Return, unaltered, every line from the beginning of the material below up to and including the one with "# between the".

ENTRIES PROVIDED start

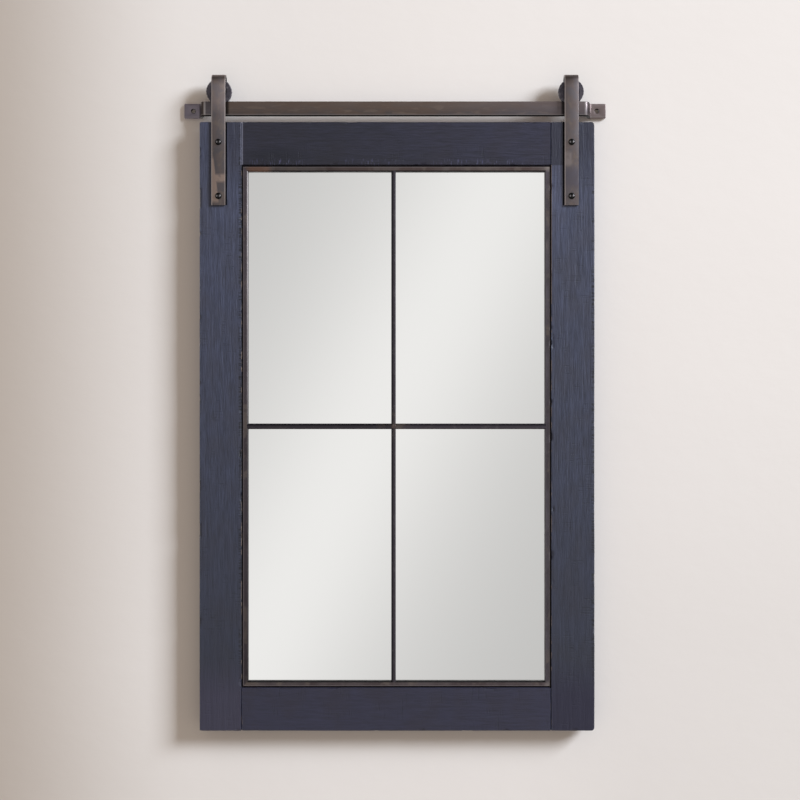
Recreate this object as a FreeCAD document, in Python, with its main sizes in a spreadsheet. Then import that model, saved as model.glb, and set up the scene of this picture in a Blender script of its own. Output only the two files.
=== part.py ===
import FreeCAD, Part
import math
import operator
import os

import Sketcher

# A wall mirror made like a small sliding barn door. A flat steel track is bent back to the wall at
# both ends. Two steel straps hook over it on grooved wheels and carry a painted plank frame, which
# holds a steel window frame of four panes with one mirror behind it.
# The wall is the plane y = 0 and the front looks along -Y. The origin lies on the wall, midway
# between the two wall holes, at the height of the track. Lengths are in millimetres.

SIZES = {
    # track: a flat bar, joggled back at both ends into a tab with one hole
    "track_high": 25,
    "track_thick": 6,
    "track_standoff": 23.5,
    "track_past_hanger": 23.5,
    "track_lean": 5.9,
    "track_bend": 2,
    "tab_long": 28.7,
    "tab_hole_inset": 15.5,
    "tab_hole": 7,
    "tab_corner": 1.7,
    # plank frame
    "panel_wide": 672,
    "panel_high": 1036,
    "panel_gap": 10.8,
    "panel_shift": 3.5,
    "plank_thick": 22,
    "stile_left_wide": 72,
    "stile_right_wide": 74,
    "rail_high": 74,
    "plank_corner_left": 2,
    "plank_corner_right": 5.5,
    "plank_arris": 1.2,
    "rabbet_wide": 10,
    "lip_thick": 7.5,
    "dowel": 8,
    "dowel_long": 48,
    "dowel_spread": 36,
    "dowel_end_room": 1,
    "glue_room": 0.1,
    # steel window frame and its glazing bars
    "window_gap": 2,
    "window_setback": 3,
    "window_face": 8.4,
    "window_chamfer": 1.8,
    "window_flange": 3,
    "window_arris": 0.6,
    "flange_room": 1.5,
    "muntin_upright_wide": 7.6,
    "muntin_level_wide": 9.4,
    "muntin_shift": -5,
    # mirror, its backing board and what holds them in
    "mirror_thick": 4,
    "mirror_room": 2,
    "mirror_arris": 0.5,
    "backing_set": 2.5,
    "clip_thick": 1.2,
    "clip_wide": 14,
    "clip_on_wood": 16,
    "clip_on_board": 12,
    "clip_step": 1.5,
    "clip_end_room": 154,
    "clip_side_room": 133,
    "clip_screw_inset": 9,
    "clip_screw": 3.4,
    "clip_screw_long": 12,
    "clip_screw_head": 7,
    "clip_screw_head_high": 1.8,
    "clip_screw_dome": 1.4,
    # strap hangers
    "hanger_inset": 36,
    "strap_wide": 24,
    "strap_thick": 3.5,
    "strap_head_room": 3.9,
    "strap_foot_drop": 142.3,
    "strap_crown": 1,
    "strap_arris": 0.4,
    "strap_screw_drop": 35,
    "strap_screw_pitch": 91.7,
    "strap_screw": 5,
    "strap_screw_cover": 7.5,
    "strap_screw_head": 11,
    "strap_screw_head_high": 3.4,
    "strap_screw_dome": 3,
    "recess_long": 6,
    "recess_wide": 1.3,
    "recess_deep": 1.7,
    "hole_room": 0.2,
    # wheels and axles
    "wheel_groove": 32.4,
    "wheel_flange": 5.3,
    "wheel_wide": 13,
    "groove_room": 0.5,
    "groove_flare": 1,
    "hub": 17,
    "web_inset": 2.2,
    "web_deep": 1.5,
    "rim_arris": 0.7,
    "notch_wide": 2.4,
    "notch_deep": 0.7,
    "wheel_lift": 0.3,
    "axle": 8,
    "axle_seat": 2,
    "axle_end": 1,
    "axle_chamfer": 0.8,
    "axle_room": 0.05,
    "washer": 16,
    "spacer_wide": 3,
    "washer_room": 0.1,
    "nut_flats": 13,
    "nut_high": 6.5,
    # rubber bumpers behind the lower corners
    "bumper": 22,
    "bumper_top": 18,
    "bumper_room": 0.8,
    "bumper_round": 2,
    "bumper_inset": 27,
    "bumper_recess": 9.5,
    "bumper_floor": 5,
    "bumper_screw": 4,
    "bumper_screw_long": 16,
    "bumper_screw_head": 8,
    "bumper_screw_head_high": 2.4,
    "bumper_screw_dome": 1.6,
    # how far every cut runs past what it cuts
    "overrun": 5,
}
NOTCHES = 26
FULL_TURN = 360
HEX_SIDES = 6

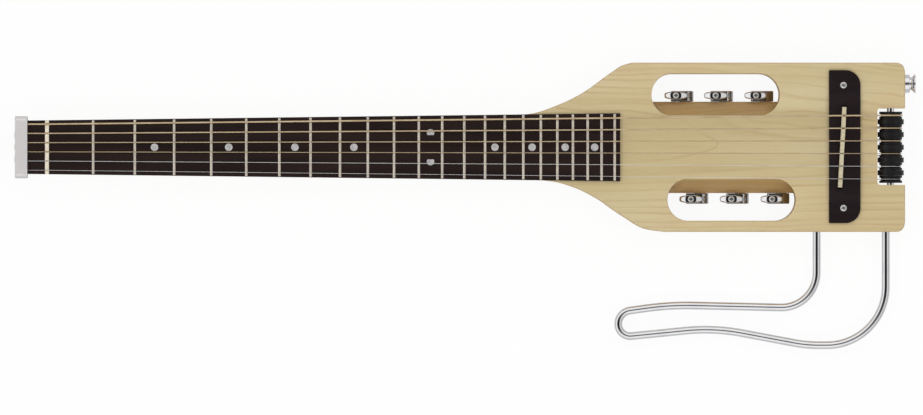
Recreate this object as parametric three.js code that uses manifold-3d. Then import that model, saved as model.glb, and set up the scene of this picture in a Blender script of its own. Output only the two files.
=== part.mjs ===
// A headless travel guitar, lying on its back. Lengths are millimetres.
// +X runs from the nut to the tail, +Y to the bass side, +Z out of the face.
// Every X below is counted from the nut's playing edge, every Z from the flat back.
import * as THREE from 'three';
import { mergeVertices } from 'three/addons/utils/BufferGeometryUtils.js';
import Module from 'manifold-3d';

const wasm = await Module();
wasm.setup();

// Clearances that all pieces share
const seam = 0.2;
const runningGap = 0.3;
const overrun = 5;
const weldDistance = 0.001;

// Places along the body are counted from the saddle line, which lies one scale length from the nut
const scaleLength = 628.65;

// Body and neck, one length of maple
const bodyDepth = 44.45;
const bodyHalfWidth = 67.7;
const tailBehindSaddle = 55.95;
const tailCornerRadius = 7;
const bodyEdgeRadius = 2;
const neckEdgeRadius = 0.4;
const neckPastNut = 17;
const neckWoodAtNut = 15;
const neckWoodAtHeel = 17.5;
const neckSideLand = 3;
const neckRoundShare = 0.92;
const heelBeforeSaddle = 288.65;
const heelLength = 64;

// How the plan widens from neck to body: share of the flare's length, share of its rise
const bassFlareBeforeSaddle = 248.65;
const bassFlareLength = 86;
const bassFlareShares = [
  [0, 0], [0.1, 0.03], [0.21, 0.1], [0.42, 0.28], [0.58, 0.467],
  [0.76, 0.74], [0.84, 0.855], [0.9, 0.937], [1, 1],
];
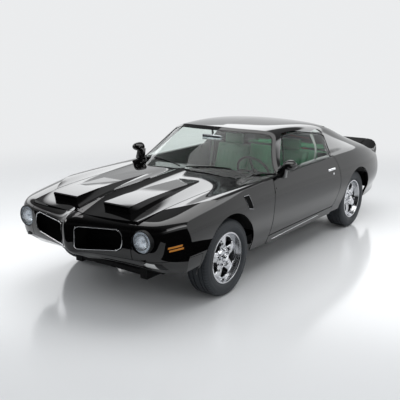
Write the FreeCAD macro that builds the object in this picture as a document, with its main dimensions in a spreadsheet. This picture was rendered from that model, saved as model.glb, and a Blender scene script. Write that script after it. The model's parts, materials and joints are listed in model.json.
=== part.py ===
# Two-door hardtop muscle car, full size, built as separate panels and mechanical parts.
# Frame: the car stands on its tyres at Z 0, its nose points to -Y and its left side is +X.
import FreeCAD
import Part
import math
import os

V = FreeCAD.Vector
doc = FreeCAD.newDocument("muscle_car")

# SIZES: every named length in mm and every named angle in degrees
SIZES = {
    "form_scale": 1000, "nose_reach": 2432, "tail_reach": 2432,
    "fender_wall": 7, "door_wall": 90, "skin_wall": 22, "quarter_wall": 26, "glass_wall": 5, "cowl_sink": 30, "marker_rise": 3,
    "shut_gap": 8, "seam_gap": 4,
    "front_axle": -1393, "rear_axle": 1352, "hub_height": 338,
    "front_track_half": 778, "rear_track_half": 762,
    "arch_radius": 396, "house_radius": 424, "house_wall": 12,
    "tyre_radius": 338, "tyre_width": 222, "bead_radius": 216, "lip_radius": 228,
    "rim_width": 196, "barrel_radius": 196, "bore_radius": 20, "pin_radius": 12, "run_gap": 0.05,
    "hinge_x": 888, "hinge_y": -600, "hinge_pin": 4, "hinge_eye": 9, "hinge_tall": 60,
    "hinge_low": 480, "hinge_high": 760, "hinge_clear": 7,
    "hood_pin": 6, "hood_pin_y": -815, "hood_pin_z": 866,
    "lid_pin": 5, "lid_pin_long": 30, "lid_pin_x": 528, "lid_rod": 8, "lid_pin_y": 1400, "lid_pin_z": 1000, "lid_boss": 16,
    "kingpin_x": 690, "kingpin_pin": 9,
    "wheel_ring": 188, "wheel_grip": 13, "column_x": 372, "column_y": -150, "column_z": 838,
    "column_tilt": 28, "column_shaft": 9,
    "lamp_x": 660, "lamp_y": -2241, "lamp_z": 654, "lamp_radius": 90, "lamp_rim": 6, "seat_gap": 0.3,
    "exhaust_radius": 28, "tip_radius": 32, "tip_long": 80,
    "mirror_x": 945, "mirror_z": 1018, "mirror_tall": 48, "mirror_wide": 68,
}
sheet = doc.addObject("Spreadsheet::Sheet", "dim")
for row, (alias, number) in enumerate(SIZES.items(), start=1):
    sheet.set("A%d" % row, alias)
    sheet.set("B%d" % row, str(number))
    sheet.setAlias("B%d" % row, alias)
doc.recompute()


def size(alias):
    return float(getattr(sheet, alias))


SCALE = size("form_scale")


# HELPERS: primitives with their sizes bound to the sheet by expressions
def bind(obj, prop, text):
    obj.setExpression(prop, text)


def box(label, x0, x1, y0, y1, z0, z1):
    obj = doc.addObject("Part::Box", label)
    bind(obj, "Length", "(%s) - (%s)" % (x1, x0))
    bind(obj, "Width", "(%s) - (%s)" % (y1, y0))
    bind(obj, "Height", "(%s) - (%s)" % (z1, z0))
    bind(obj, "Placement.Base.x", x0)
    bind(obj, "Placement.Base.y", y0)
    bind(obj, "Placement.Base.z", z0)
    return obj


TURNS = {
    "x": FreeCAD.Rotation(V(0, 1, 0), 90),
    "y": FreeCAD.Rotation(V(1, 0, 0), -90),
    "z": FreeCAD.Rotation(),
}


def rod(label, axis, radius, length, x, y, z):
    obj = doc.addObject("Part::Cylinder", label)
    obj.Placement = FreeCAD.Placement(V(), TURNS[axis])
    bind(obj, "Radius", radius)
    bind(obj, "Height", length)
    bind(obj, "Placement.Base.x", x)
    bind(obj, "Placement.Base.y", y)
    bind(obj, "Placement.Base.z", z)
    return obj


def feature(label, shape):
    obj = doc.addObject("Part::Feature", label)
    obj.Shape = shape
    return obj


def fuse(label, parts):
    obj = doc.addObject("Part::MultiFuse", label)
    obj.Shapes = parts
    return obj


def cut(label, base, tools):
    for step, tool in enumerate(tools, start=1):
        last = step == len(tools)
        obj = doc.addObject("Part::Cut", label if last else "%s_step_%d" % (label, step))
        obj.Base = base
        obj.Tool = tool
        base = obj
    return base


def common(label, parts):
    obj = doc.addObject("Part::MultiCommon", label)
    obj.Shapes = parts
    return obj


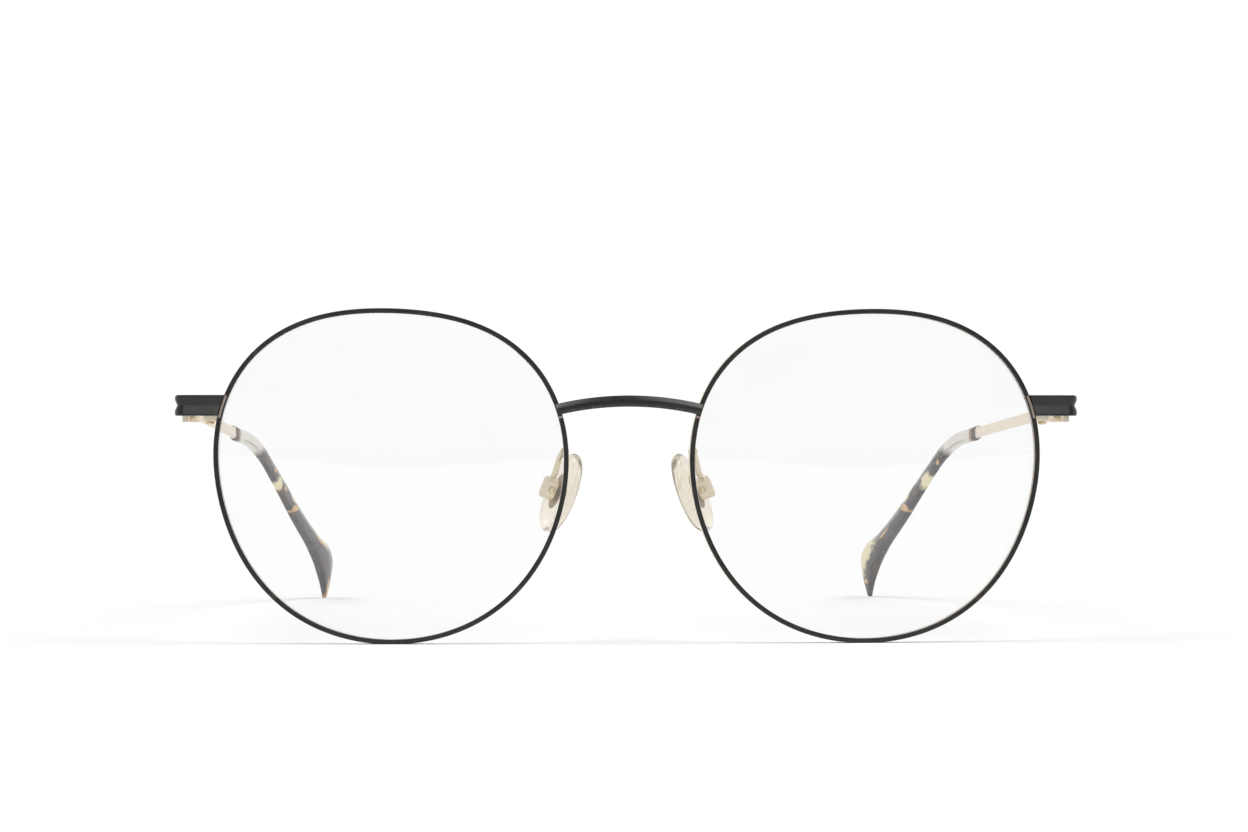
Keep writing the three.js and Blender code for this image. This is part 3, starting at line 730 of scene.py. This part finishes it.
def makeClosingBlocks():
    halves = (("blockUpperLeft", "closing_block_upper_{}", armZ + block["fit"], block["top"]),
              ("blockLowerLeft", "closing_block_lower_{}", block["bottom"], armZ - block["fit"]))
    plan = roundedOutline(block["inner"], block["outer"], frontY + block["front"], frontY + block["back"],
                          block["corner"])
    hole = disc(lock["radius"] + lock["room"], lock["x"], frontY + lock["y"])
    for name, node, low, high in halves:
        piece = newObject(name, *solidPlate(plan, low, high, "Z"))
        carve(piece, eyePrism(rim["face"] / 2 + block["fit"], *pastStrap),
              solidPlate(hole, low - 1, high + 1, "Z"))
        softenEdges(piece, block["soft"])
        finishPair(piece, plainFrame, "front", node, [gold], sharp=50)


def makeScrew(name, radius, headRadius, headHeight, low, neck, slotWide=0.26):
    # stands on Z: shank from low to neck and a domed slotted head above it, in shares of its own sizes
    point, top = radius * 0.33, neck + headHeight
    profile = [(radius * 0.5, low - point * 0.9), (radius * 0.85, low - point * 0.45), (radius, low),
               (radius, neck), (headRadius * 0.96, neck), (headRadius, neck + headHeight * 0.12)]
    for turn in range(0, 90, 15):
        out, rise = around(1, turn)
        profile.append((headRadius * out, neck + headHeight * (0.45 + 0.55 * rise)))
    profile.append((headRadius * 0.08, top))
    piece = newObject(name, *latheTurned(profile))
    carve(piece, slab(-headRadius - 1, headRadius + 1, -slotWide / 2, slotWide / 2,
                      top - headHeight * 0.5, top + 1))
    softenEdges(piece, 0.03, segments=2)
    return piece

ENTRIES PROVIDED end

◆ **WRITTEN RESPONSE**:
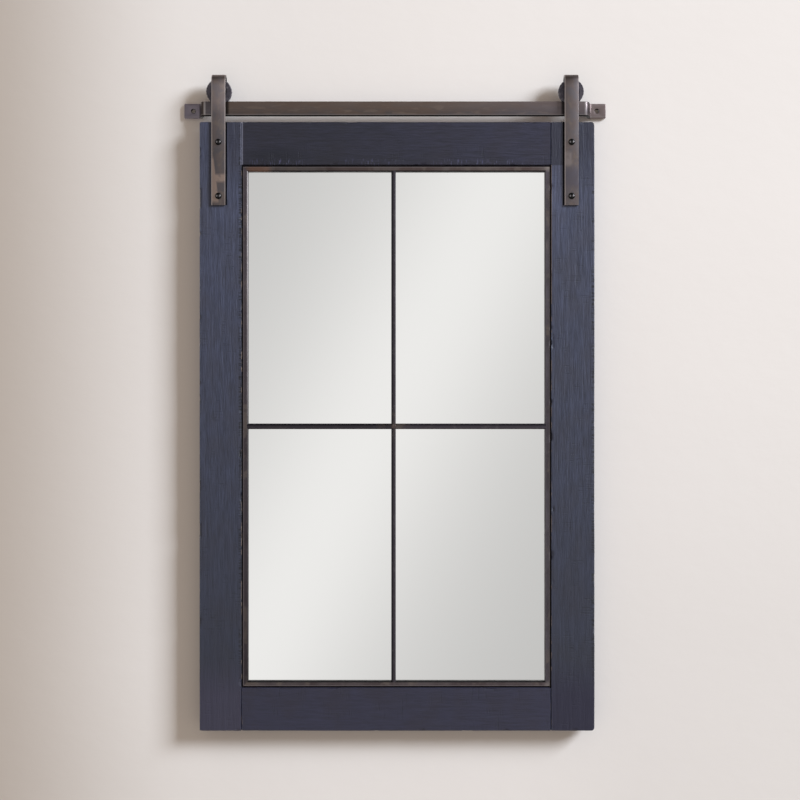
Recreate this object as a FreeCAD document, in Python, with its main sizes in a spreadsheet. Then import that model, saved as model.glb, and set up the scene of this picture in a Blender script of its own. Output only the two files.
=== part.py ===
import FreeCAD, Part
import math
import operator
import os

import Sketcher

# A wall mirror made like a small sliding barn door. A flat steel track is bent back to the wall at
# both ends. Two steel straps hook over it on grooved wheels and carry a painted plank frame, which
# holds a steel window frame of four panes with one mirror behind it.
# The wall is the plane y = 0 and the front looks along -Y. The origin lies on the wall, midway
# between the two wall holes, at the height of the track. Lengths are in millimetres.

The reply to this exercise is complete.